Chloé Baudry, coordinatrice du programme PARÉ contre la prostitution des mineurs à la fondation Droit d’enfance
« Depuis décembre 2022, La fondation Droit d’enfance a lancé le programme national PARÉ contre la prostitution des mineurs, soutenu par les pouvoirs publics dans le cadre des plans 2021 et 2024 de lutte contre le système prostitutionnel. Dans ce programme, nous recensons les acteurs, les ressources et les outils existants sur le sujet dans les territoires pour alimenter le centre de ressources, qui s’adresse aussi bien aux professionnels qu’aux jeunes et à leurs parents et proches. C’est dans ce cadre que nous y avons ajouté le dispositif “Y a quoi dans ma banane ?”. Son aspect ludique et interactif nous a paru intéressant, tout comme les volets témoignages et BD car ça parle aux jeunes. En plus, l’outil propose les contacts utiles et des numéros d’aide. Cela ne concerne pas uniquement la prostitution mais plus généralement les violences sexistes et sexuelles. D’ailleurs, d’après les remontées des professionnels de terrain, on observe que parler d’emblée de prostitution n’est pas forcément une bonne porte d’entrée.
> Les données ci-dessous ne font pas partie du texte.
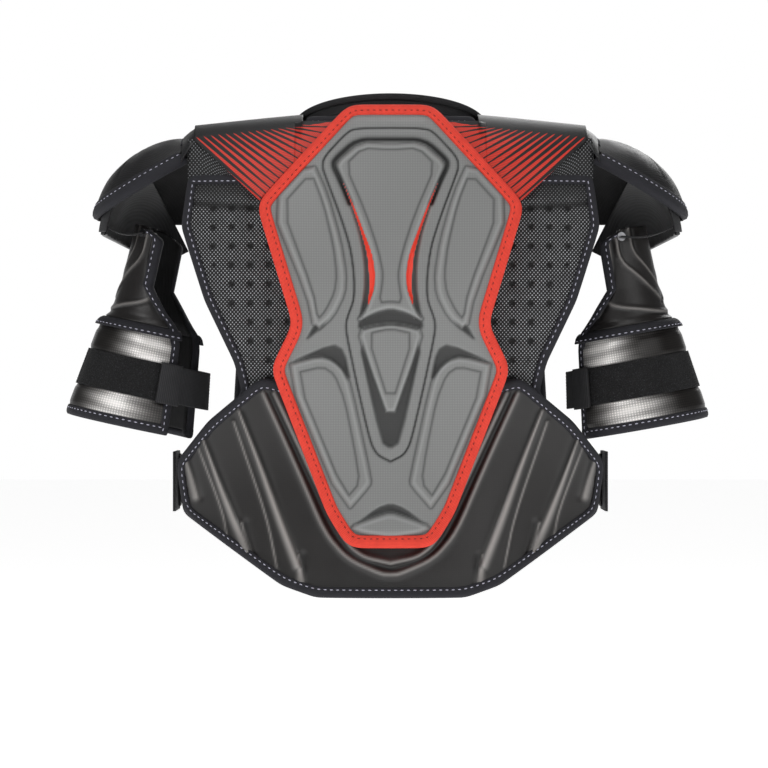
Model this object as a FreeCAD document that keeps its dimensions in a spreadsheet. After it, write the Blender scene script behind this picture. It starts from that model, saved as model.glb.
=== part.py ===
"""Hockey shoulder pads, as a parametric FreeCAD document.

Units are millimetres. +Z is up, +Y is the way the wearer faces, so the back is towards -Y.
The origin is where the wearer's shoulders carry the pads: midway between the shoulder arches,
at the height of the underside of their crests near the neck.

The vest is built in layers. A "wall" is a doubly curved slab that follows the back or the
chest, and each panel is the wall at that panel's depth, trimmed to its outline. The arm guards
are turned about the arm's own axis. Everything that moves under a shoulder cap is concentric
with the cap, so that it clears the cap at every pose.
"""

import FreeCAD, Part
import math
import os
import Sketcher

Vector = FreeCAD.Vector
Rotation = FreeCAD.Rotation
Placement = FreeCAD.Placement

CELLS = {
    # Layers of the vest, as depths out from the wearer's side of the wall.
    "liner_thickness": 8.0,
    "layer_gap": 0.3,
    "guard_thickness": 9.0,
    "insert_thickness": 2.0,
    "plate_thickness": 8.0,
    "yoke_thickness": 3.6,
    "yoke_clearance": 3.0,
    "pad_thickness": 14.0,
    "binding_width": 9.0,
    "plate_binding_width": 11.0,
    "part_gap": 1.0,
    # Back liner outline, right half: distance from the centre plane, and height.
    "tab_half": 77.0, "tab_top_z": 15.0,
    "shoulder_foot_z": -38.0,
    "liner_shoulder_half": 184.0,
    "liner_wide_half": 190.0, "liner_wide_z": -84.0,
    "liner_side_half": 168.0, "liner_side_z": -152.0,
    "liner_lower_half": 141.0, "liner_lower_z": -208.0,
    "waist_half": 134.0, "waist_z": -236.0,
    "wing_top_half": 166.0, "wing_top_z": -262.0,
    "wing_half": 197.0, "wing_z": -300.0,
    "wing_low_half": 190.0, "wing_low_z": -346.0,
    "hem_side_half": 98.0, "hem_side_z": -409.0,
    "hem_half": 68.0, "hem_z": -419.0,
    "outline_radius": 14.0,
    # Top edge of the lower back guard.
    "guard_peak_half": 117.0, "guard_peak_z": -221.0,
    "guard_inner_half": 96.0, "guard_inner_z": -229.0,
    # Spine plate outline, right half.
    "plate_top_half": 38.0, "plate_top_z": 24.0,
    "plate_shoulder_half": 120.0, "plate_shoulder_z": -66.0,
    "plate_narrow_half": 87.0, "plate_narrow_z": -174.0,
    "plate_flare_half": 107.0, "plate_flare_z": -214.0,
    "plate_taper_half": 57.0, "plate_taper_z": -343.0,
    "plate_base_half": 38.0, "plate_base_z": -373.0,
    "plate_corner_extra": 3.0,
    "insert_margin": 3.0,
    # Shoulder arches and the striped yokes over them.
    "arch_inner_half": 78.5, "arch_outer_half": 182.0,
    "arch_foot_thickness": 7.5, "arch_crest_thickness": 14.0,
    "arch_crest_inner_z": 0.0, "arch_crest_outer_z": -10.0,
    "yoke_outer_half": 180.5, "yoke_corner_z": -4.0,
    "yoke_tip_half": 118.0, "yoke_tip_z": -63.0,
    # Collar.
    "neck_radius": 90.0, "neck_y": 15.5,
    "collar_radius": 89.0, "collar_thickness": 7.0,
    "collar_bottom_z": -12.0, "collar_back_z": 37.0, "collar_tilt": 14.0,
    "collar_front_y": 32.0, "collar_binding_height": 6.0,
    # Chest outline, right half.
    "chest_top_half": 150.0, "chest_top_z": -39.5, "chest_scoop_half": 62.0,
    "scoop_half": 36.0, "scoop_z": -66.0,
    "chest_side_half": 140.0, "chest_side_z": -100.0,
    "chest_waist_half": 148.0, "chest_waist_z": -255.0,
    "flank_half": 186.0, "flank_top_z": -288.0, "flank_low_z": -348.0,
    "chest_hem_half": 140.0, "chest_hem_z": -368.0,
    # Front plates.
    "sternum_top_half": 30.0, "sternum_top_z": -82.0,
    "sternum_wide_half": 46.0, "sternum_wide_z": -120.0,
    "sternum_low_half": 30.0, "sternum_low_z": -222.0,
    "sternum_thickness": 10.0, "sternum_binding_width": 7.0,
    "chest_pad_inner_half": 54.0, "chest_pad_outer_half": 132.0,
    "chest_pad_top_z": -62.0, "chest_pad_low_z": -196.0, "chest_pad_thickness": 12.0,
    "belly_top_half": 104.0, "belly_top_z": -234.0,
    "belly_low_half": 128.0, "belly_low_z": -352.0, "belly_thickness": 10.0,
    # Side straps.
    "strap_clearance": 1.0, "strap_thickness": 2.4, "strap_back_y": -30.0,
    "strap_front_y": 62.0, "strap_low_z": -345.0, "strap_height": 55.0,
    "hook_thickness": 1.2, "hook_length": 40.0, "bolster_depth": 38.0,
    "bolster_inner_half": 150.0,
    # Shoulder caps: concentric shells about the shoulder point.
    "shoulder_half": 184.0, "shoulder_z": -96.0,
    "cap_radius": 97.0, "cap_cover_thickness": 4.5, "cap_shell_thickness": 2.2,
    "cap_liner_thickness": 3.2, "cap_inner_half": 186.0, "cap_far_half": 300.0,
    "cap_rim_inner_z": -24.0, "cap_rim_far_z": -89.0, "cap_binding_height": 13.0,
    "cap_skirt_z": -76.0,
    "concentric_gap": 0.6,
    "hanger_thickness": 1.8, "hanger_width": 28.0, "hanger_y": -27.0,
    "rivet_radius": 4.0, "rivet_height": 2.4, "rivet_angle": 58.0, "rivet_drop": 8.0,
    "flap_thickness": 5.0, "flap_back_y": -8.0, "flap_top_reach": 42.0,
    # Arm guards, turned about the arm's axis. Heights are down that axis from its top.
    "arm_axis_half": 202.0,
    "left_splay": 12.0, "right_splay": 10.0, "left_twist": 12.0, "right_twist": -16.0,
    "guard_top": 10.0, "guard_neck_radius": 37.0, "guard_mid": -45.0,
    "guard_mid_radius": 39.0, "guard_end": -79.0, "guard_end_radius": 43.5,
    "guard_wall": 5.0, "arm_liner_wall": 4.0,
    "cuff_top": -80.0, "cuff_top_radius": 49.0, "cuff_end": -168.0, "cuff_end_radius": 62.3,
    "cuff_wall": 5.0, "cuff_gap_angle": 44.0, "cuff_hem_height": 7.0,
    "band_end": -92.0, "band_thickness": 2.2,
    "loop_top": -111.0, "loop_end": -147.0, "loop_thickness": 1.6,
    "bicep_strap_start": 118.0, "bicep_strap_stop": 260.0, "bicep_strap_thickness": 2.0,
    "bicep_hook_start": 226.0, "bicep_hook_thickness": 1.2,
}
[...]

Nous avons ainsi conseillé “Y a quoi dans ma banane ?” à plusieurs reprises à des professionnels qui nous ont demandé des outils numériques et ludiques, pour pouvoir accrocher les jeunes et qu’ils puissent s’en saisir. »
En chiffres
Mouvement du Nid-France :
- 28 délégations locales dans 30 départements ;
- Près de 20 000 jeunes sensibilisés chaque année ;
- 1 800 personnes accompagnées en 2023 dont 131 en parcours de sortie de la prostitution ;
- Plus de 1 000 professionnels formés en 2023 ;
- Une trentaine de membres impliqués dans la prévention au Mouvement du Nid dont 9 salariés.
« Y a quoi dans ma banane ? » :
- Budget du dispositif : 90 000 euros ;
- En 2024, 8 400 visites du site ;
- 265 téléchargements du guide d’animation d’un atelier avec « la banane ».